The effects of the Middle Passage in the Caribbean, England colonized the islands of St. Kitts and Barbados in 1623 and 1627 respectively, and later, Jamaica in 1655. These and other Caribbean colonies later became the center of wealth and the focus of the slave trade for the growing British Empire. The Lesser Antilles islands of Barbados, St. Kitts, Saint Vincent, and the Grenadines, Antigua, Martinique, Guadeloupe, Saint Lucia, and Dominica were the first important slave societies of the Caribbean, switching to slavery by the end of the 17th century as their economies converted from tobacco to sugar production.

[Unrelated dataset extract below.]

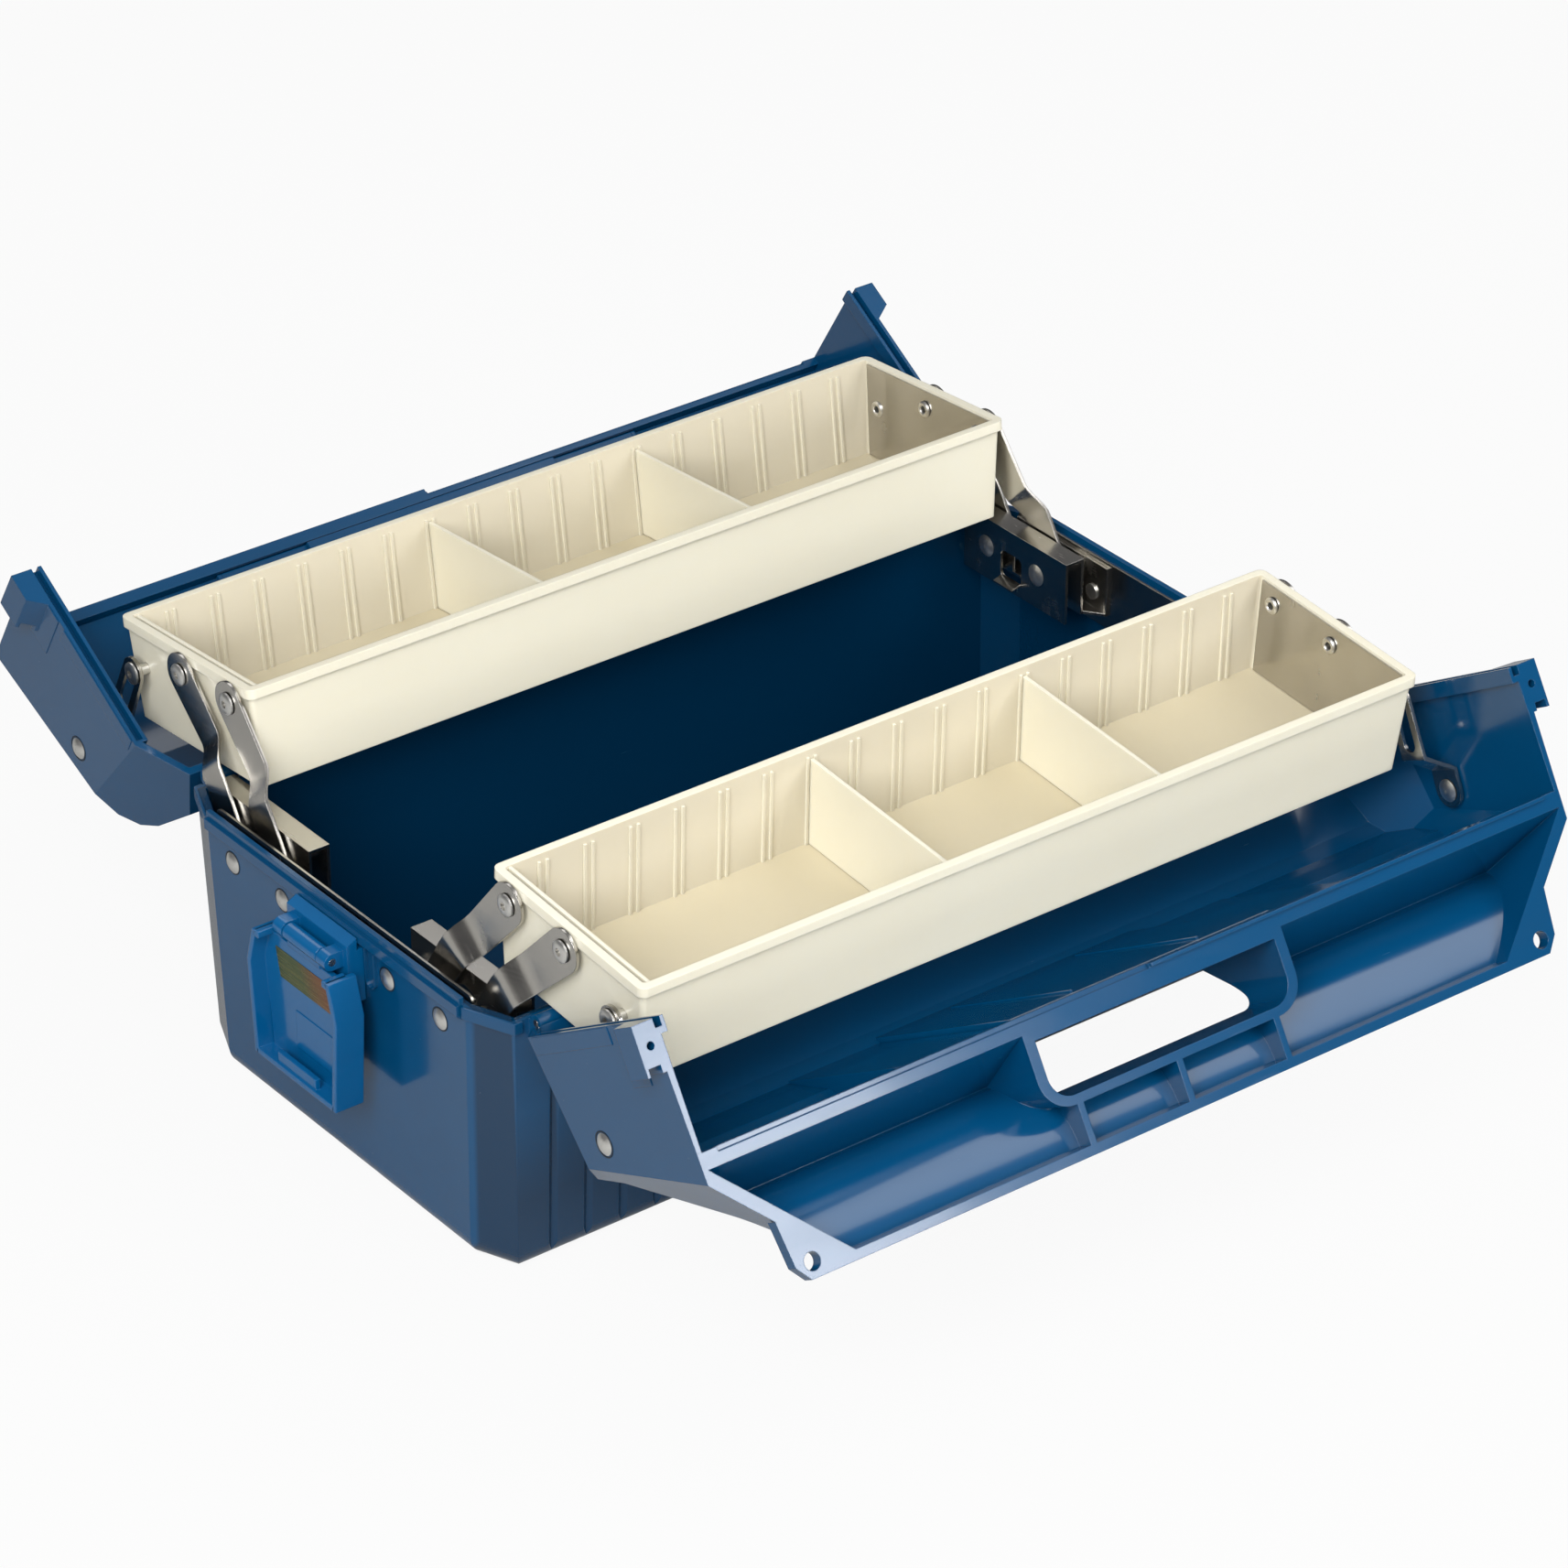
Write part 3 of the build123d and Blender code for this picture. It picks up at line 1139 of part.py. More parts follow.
# Latch base on the body's end wall
with BuildPart() as latch_base:
    with BuildSketch(Plane.XZ):
        bead_foot = BODY_HEIGHT - BEAD_HEIGHT - BEAD_DEPTH - SEAT_GAP
        bead_face = RIM_X + BEAD_DEPTH + SEAT_GAP
        Polygon(
            (end_wall_x(BASE_FOOT) + SEAT_GAP, BASE_FOOT),
            (BASE_OUT, BASE_FOOT),
            (BASE_OUT, BASE_TOP - (BASE_OUT - bead_face) / 2),
            (bead_face, BASE_TOP),
            (bead_face, bead_foot),
            (end_wall_x(bead_foot) + SEAT_GAP, bead_foot),
            align=None,
        )
    extrude(amount=BASE_HALF, both=True)
    with BuildSketch(Plane.XZ):
        with Locations((LATCH_PIN_X, LATCH_PIN_Z)):
            Circle(LATCH_KNUCKLE_RADIUS)
            Rectangle(
                LATCH_PIN_X - BASE_OUT + SHEET,
                2 * LATCH_KNUCKLE_RADIUS,
                align=(Align.MAX, Align.CENTER),
            )
    extrude(amount=LATCH_PIN_HALF, both=True)
    with Locations((LATCH_PIN_X, 0, LATCH_PIN_Z)):
        Box(
            2 * (LATCH_PIN_X - BASE_OUT),
            2 * (LATCH_BARREL_HALF + LATCH_KNUCKLE_GAP),
            4 * LATCH_KNUCKLE_RADIUS,
            mode=Mode.SUBTRACT,
        )
        Cylinder(
            LATCH_PIN_RADIUS + PRESS_GAP, 4 * BASE_HALF, rotation=(90, 0, 0), mode=Mode.SUBTRACT
        )

with BuildPart() as latch_pin:
    with Locations((LATCH_PIN_X, 0, LATCH_PIN_Z)):
        Cylinder(LATCH_PIN_RADIUS, 2 * LATCH_PIN_HALF, rotation=(90, 0, 0))


def lever_outline(inset, foot_inset, top):
    """Front outline of the hanging lever, set in from its sides and foot."""
    with BuildSketch(Plane.YZ) as outline:
        Polygon(
            (LEVER_TOP_HALF - inset, top),
            (LEVER_WIDE_HALF - inset, LEVER_SHOULDER),
            (LEVER_FOOT_HALF - inset, LEVER_FOOT + foot_inset),
            (inset - LEVER_FOOT_HALF, LEVER_FOOT + foot_inset),
            (inset - LEVER_WIDE_HALF, LEVER_SHOULDER),
            (inset - LEVER_TOP_HALF, top),
            align=None,
        )
    return outline.sketch


# Latch lever, hanging: a shallow tray on a barrel, open to the front
LEVER_FACE = LEVER_PANEL + LEVER_PANEL_THICK
with BuildPart() as latch_lever:
    extrude(
        Pos(LEVER_BACK, 0, 0) * lever_outline(0, 0, LEVER_TOP), amount=LEVER_FRONT - LEVER_BACK
    )
    extrude(
        Pos(LEVER_FACE, 0, 0) * lever_outline(LEVER_WALL, LEVER_WALL, LEVER_TOP + LEVER_WALL),
        amount=LEVER_FRONT,
        mode=Mode.SUBTRACT,
    )
    extrude(
        Pos(LEVER_PANEL, 0, 0) * lever_outline(LEVER_WALL, LEVER_WALL, LEVER_TOP + LEVER_WALL),
        amount=-LEVER_PANEL,
        mode=Mode.SUBTRACT,
    )
    with Locations((LATCH_PIN_X, 0, LEVER_PANEL_TOP)):
        Box(
            LEVER_FRONT,
            2 * LEVER_NOTCH_HALF,
            LEVER_TOP,
            align=(Align.CENTER, Align.CENTER, Align.MIN),
            mode=Mode.SUBTRACT,
        )
    with Locations((LEVER_PANEL, 0, LEVER_PANEL_TOP - LEVER_WALL)):
        Box(
            LEVER_PANEL_THICK,
            2 * LATCH_BARREL_HALF,
            LATCH_PIN_Z - LEVER_PANEL_TOP + LEVER_WALL,
            align=(Align.MIN, Align.CENTER, Align.MIN),
        )
    with Locations((LATCH_PIN_X, 0, LATCH_PIN_Z)):
        Cylinder(LATCH_KNUCKLE_RADIUS, 2 * LATCH_BARREL_HALF, rotation=(90, 0, 0))
        Cylinder(
            LATCH_PIN_RADIUS + RUNNING_GAP,
            2 * LATCH_PIN_HALF,
            rotation=(90, 0, 0),
            mode=Mode.SUBTRACT,
        )
    with Locations((LEVER_FACE, 0, LATCH_PIN_Z - CATCH_REACH)):
        Box(
            CATCH_OUT, 2 * CATCH_HALF, CATCH_THICK, align=(Align.MIN, Align.CENTER, Align.MAX)
        )
    with Locations((LEVER_FACE, 0, PULL_LIP_FOOT)):
        Box(
            LEVER_FRONT - LEVER_FACE,
            2 * CATCH_HALF,
            PULL_LIP_THICK,
            align=(Align.MIN, Align.CENTER, Align.MIN),
        )

# Plain foil strip on the lever's panel
with BuildPart() as latch_foil:
    with BuildSketch(Plane.YZ.offset(LEVER_FACE)):
        Polygon(
            (FOIL_TOP_HALF, FOIL_TOP),
            (FOIL_FOOT_HALF, FOIL_FOOT),
            (-FOIL_FOOT_HALF, FOIL_FOOT),
            (-FOIL_TOP_HALF, FOIL_TOP),
            align=None,
        )
    extrude(amount=FOIL_THICK)

for end_name, end in LEFT_RIGHT:
    save(corner_of(latch_base.part, end, 1), f"latch_base_{end_name}")
    save(corner_of(latch_pin.part, end, 1), f"latch_pin_{end_name}")
    save(corner_of(latch_lever.part, end, 1), f"latch_lever_{end_name}")
    save(corner_of(latch_foil.part, end, 1), f"latch_foil_{end_name}")
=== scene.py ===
"""Looks of the two-way tool box: finishes, moulded details, studio and camera.

The pieces' sizes are in millimetres, and a piece goes to metres when it is made. X runs along the
box and Y across it, with the front at -Y, and Z is up. What is given for the right end and the
back side is mirrored or turned to the others.
"""

from __future__ import annotations

import logging
import math
from dataclasses import dataclass
from enum import Enum
from itertools import accumulate
from typing import Any, Sequence, Union

import bmesh
import bpy
from mathutils import Matrix, Vector

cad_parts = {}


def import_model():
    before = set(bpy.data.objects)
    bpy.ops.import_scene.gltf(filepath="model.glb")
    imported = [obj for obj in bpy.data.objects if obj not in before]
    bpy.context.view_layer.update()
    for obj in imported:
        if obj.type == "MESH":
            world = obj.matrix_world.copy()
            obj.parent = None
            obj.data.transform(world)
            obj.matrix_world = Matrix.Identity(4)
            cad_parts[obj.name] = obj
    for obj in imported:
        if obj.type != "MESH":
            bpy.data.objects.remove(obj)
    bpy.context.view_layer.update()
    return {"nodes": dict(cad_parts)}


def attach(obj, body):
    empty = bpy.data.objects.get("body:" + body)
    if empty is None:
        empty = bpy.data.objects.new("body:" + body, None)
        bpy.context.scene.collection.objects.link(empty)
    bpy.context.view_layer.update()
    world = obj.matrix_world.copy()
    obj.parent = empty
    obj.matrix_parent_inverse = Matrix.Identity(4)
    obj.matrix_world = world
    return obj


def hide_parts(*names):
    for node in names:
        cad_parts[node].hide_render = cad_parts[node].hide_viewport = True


log = logging.getLogger("tool_box")

MM = 0.001
LEFT_RIGHT = (("left", -1), ("right", 1))
FRONT_BACK = (("front", -1), ("back", 1))

# Sizes that finishes and pieces share, in millimetres and degrees
BODY_HEIGHT = 111.3
WALL_LEAN = 2.2  # how far in a body wall is at its foot
TRAY_PIVOT = (122.70, 148.40)  # Y and Z of the outer arms' pivot on the back tray
TRAY_TILT = 4.5

HARD_EDGE = math.radians(30)
EASED_EDGE = math.radians(35)
TURNED_SIDES = 32

Number = Union[int, float]
Pair = tuple[float, float]
Place = tuple[float, float, float]
Colour = tuple[float, float, float]
Outline = tuple[Pair, ...]
Box = tuple[Place, Place]
Station = tuple[Vector, Vector, float, float]  # middle, direction, half width and run


def mm(*values: float) -> Vector:
    """Millimetres as a vector in metres."""
    return Vector(values) * MM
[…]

By the middle of the 18th century, British Jamaica and French Saint-Dominique (now Haiti) had become the largest slave societies of the region, rivaling Brazil as a destination for enslaved Africans. The death rates for Black slaves in these islands were higher than birth rates. The decrease averaged about 3 percent per year in Jamaica and 4 percent a year in the smaller islands. The diary of slave owner Thomas Thistlewood of Jamaica details violence against slaves and constitutes important historical documentation of the conditions for Caribbean slaves. For centuries slavery made sugarcane production economical. The low level of technology made production difficult and labor-intensive. At the same time, the demand for sugar was rising, particularly in Great Britain. The French colony of Saint-Domingue quickly began to out-produce all of the British islands combined.

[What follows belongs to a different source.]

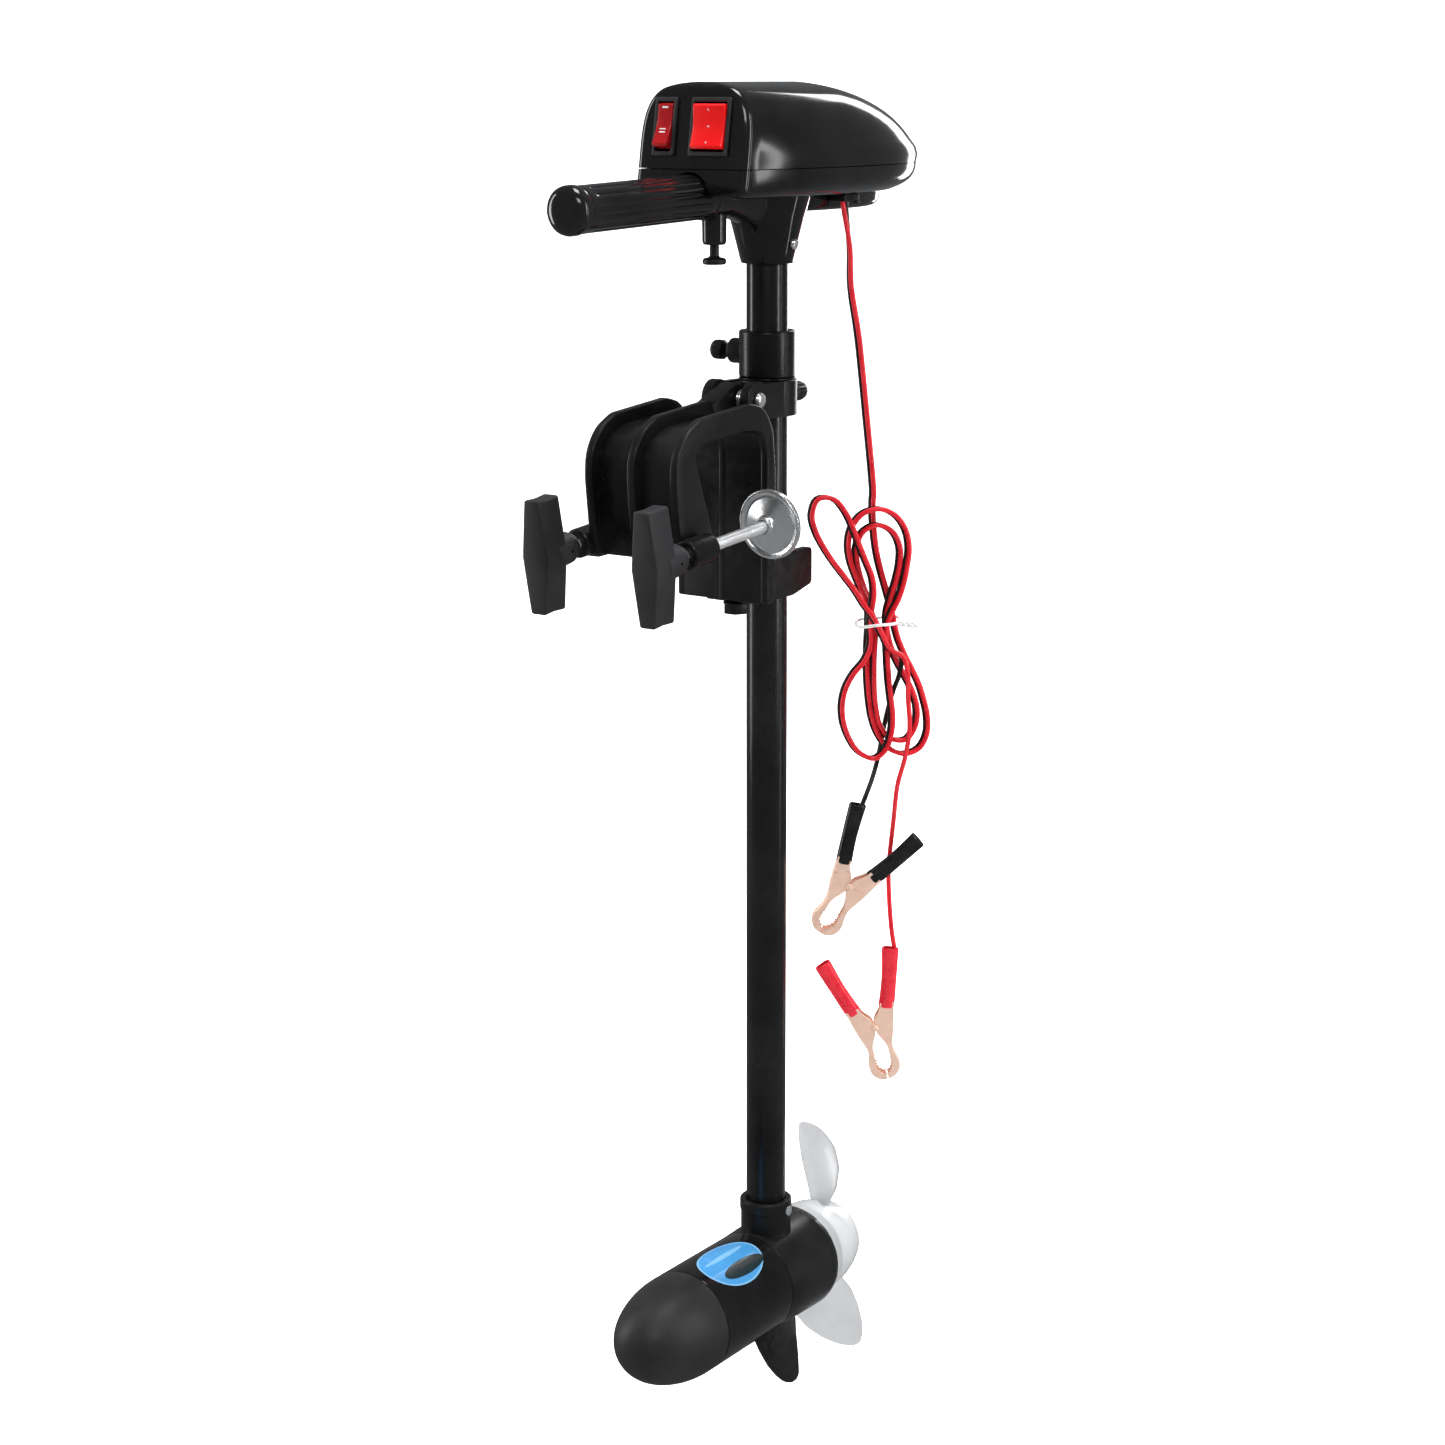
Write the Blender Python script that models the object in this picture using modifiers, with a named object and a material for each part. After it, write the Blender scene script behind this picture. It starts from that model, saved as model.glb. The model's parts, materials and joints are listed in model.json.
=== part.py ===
"""Transom-mount electric trolling motor, modelled as an assembly of separate pieces.

Metres, +Z up. -Y points into the boat (tiller and motor nose), +Y points aft (propeller).
"Front" is the -Y side, "rear" the +Y side, "left" the -X side and "right" the +X side.
The world origin lies on the clamp bracket's transom face. All sizes below are in
millimetres, measured from the steering axis (x = 0, y = 0) and from the top of the depth
collar (z = 0); FRAME_OFFSET moves that point to its place in the world.
"""

import math

import bmesh
import bpy
from mathutils import Matrix, Vector

MM = 0.001
UP = (0, 0, 1)
ALONG_X = (1, 0, 0)
ALONG_Y = (0, 1, 0)
SIDES = (("left", -1), ("right", 1))

# ---------------------------------------------------------------- driving sizes, mm
TRANSOM_Y = -46.0
FRAME_OFFSET = (0.0, -TRANSOM_Y, 90.0)

SEAM_GAP = 0.15  # set back from a part line, on each side of it
FIT = 0.2  # radial clearance of pins, screws and grip
CLOSE_FIT = 0.15  # radial clearance of sockets

SHAFT_R, SHAFT_WALL = 12.0, 2.0
SHAFT_TOP, SHAFT_BOTTOM = 62.0, -544.0

COLLAR_R, COLLAR_H = 16.3, 26.6
COLLAR_FIT = 0.25
THUMB_Z = -13.0

PIN_Y, PIN_Z, PIN_R = -33.0, -36.5, 2.9
BLOCK_R, BLOCK_TOP, BLOCK_BOTTOM = 17.3, -28.0, -48.5
EAR_IN, EAR_OUT, EAR_R = 10.2, 16.0, 10.5
TENSION_Z = -37.8

BRACKET_HALF = 31.0
RIB = 5.0
KNUCKLE_R = 9.0
SADDLE_TOP, SADDLE_BOTTOM = -127.0, -153.0
SADDLE_FIT = 0.6
TONGUE_Z = (SADDLE_TOP + SADDLE_BOTTOM) / 2
TONGUE_HALF_W, TONGUE_HALF_H, TONGUE_FIT = 9.5, 3.7, 0.4
BOLT_Y, BOLT_R, BOLT_BORE_R = -32.0, 3.0, 3.3

SCREW_X = 36.5
SCREW_TILT = math.radians(4.5)
SCREW_DIR = (0, math.cos(SCREW_TILT), math.sin(SCREW_TILT))
PAD_Y, PAD_Z = -51.0, -102.7
ROD_R = 3.5
PAD_R = 19.7
HANDLE_H, HANDLE_W_MID, HANDLE_W_END = 64.0, 17.4, 10.2

HEAD_BOTTOM, HEAD_PART, HEAD_TOP = 76.5, 92.0, 138.5
HEAD_FRONT, STERN_Y, STERN_LEN = -77.0, 20.0, 117.0  # the stern is a half ellipse from STERN_Y
HEAD_FRONT_HALF, HEAD_HALF = 36.6, 50.0
HEAD_WALL = 2.2
PANEL_TILT = math.radians(9.0)
PANEL_FRONT_Z = 89.0  # height at which the tilted panel plane meets HEAD_FRONT
NECK_TOP_R, NECK_BOTTOM_R, NECK_BOTTOM = 25.0, 14.2, 37.7

TILLER_Y, TILLER_Z = -62.0, 77.3
TILLER_DROOP = math.radians(1.6)
TILLER_DIR = (0, -math.cos(TILLER_DROOP), -math.sin(TILLER_DROOP))
GRIP_R, GRIP_LEN, TUBE_R = 12.6, 128.0, 9.0
PULL_PIN_Y, PULL_PIN_R = -53.0, 2.65

SWITCH_Z, SWITCH_H = 114.5, 31.5
ROCKER_DEPTH = 1.5  # rocker pivot behind the panel face
SWITCHES = (("speed", -17.6, 14.0, -9.0), ("direction", 12.0, 24.5, 0.0))  # x, width, lean deg

MOTOR_Z, MOTOR_R = -580.3, 31.5
NOSE_TIP, NOSE_SEAM, REAR_SEAM, REAR_FACE = -141.0, -86.0, -17.3, 35.4
REAR_INNER_R = MOTOR_R - 3.6
THROUGH_BOLT_X, THROUGH_BORE_R = 25.9, 1.9
SOCKET_R, SOCKET_TOP = 15.8, -529.7
FIN_BOTTOM = -665.5
ARM_R = 4.0
BEARING_R, BEARING_FIT = 8.0, 0.1
PROP_R = 74.0
PROP_ANGLE = math.radians(103.0)
BLADE_Y = 60.3  # blade centre line at zero rake

WIRE_R = 1.15
LEAD_OFFSET = 1.45  # each battery lead from their common centre line
CABLE_DEPTH = 42.0
CABLE_HEADING = math.radians(33.63)  # heading of the plane in which the coiled cable hangs
CLIP_T = 9.0

# ---------------------------------------------------------------- cable stations, mm
# From the head down to the coil: (across the cable plane, z, depth)
CABLE_DROP = [(47.5, 45, 24), (48.5, 22, 29), (53.5, -8, 35), (58.5, -52, 42)]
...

Though sugar was driven by slavery, rising costs for the British made it easier for the British abolitionists to be heard. Slavery was first abolished by the French Republic in 1794, but Napoleon revoked that decree in 1802. In 1815, the Republic abolished the slave trade, but the decree did not come into effect until 1826. France re-abolished slavery in her colonies in 1848 with a general and unconditional emancipation. William Wilberforce's Slave Trade Act 1807 abolished the slave trade in the British Empire. In 1811 on Tortola in the British Virgin Islands, Arthur William Hodge, a wealthy plantation owner and Council member, became the first person to be hanged for the murder of a slave.
It was not until the Slavery Abolition Act 1833 that the institution finally was abolished, but on a gradual basis. Since slave owners in the various colonies (not only the Caribbean) were losing their unpaid laborer’s, the government set aside £20 million for compensation but it did not offer the former slaves’ reparations. The colony of Trinidad was left with a shortage of labor. This shortage became worse after the abolition of slavery in 1833. To deal with this problem, Trinidad imported indentured servants from the 1810s until 1917. Initially Chinese, free West Africans, and Portuguese from the island of Madeira were imported, but they were soon supplanted by Indians who started arriving from 1845. Indentured Indians would prove to be an adequate alternative for the plantations that formerly relied upon slave labor.
In addition, numerous former slaves migrated from the Lesser Antilles to Trinidad to work. Britain announced in 1833 that the gradual abolition would end by 1840; by then, and slaves in its territories would be totally freed. In the meantime, the government told slaves they had to remain on their plantations and would have the status of "apprentices" for the next six years. On 1 August 1834 in Trinidad, an unarmed group of mainly elderly Negroes being addressed by the Governor at Government House about the new apprenticeship laws, began chanting: "Pas de six ans. Point de six ans" ("Not six years. No six years"), drowning out the voice of the Governor. Peaceful protests continued until a resolution to abolish apprenticeship was passed and de facto freedom was achieved. This made Trinidad the first British colony with slaves to completely abolish slavery.
The successful resistance of the implementation of the full six-year term of the Apprenticeship system and Abolition of Slavery in Trinidad was marked by ex-slaves and free colored’s joining in celebrations thru the streets in what became known as their annual Canboulay celebrations. This event in Trinidad influenced full emancipation in the other British colonies which was legally granted two years ahead of schedule on August 1, 1838. After Great Britain abolished slavery, it began to pressure other nations to do the same. France finally abolished slavery in 1848. By then Saint-Domingue had already won its independence and formed the independent Republic of Haiti. French-controlled islands were then limited to a few smaller islands in the Lesser Antilles.